The buying and selling of government securities by a central bank in the open market to regulate the money supply, influence short-term interest rates, and implement monetary policy.

What Are Open Market Operations?

Open market operations (OMOs) are the primary mechanism through which a Central Bank implements monetary policy on a daily basis. When the central bank buys government bonds from banks, it injects cash into the banking system, increasing the Money Supply and pushing short-term Interest Rates lower. When it sells bonds, it absorbs cash, reducing the money supply and pushing rates higher.

OMOs in Practice

The Federal Reserve's Open Market Desk at the New York Fed conducts OMOs daily through repurchase agreements (repos) and reverse repos to keep the federal funds rate within the FOMC's target range.
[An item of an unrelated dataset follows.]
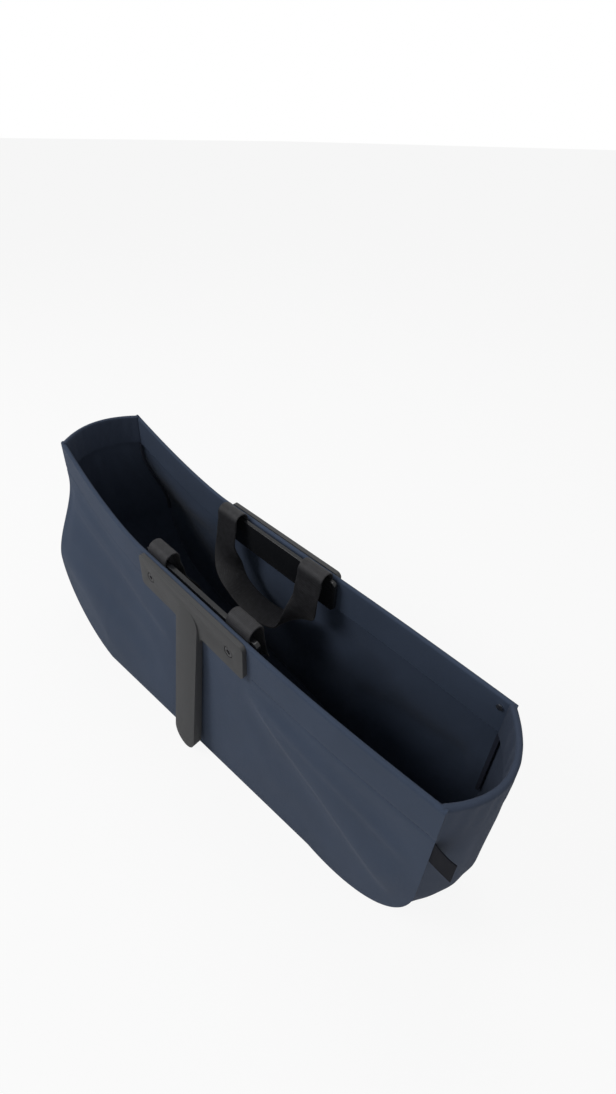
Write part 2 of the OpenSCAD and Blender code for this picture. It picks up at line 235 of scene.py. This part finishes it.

The European Central Bank conducts main refinancing operations weekly. The People's Bank of China uses OMOs aggressively, with daily or near-daily operations that inject or drain liquidity from the Chinese banking system.

Forex Implications

Routine OMOs rarely move forex markets directly because they maintain existing policy rather than changing it. However, large-scale OMOs, such as emergency liquidity injections or the beginning of Quantitative Easing programs, signal policy shifts that move currencies significantly. Unexpected changes in OMO sizes or frequency can signal that a central bank is preparing for a policy change, giving attentive traders an early signal before formal announcements.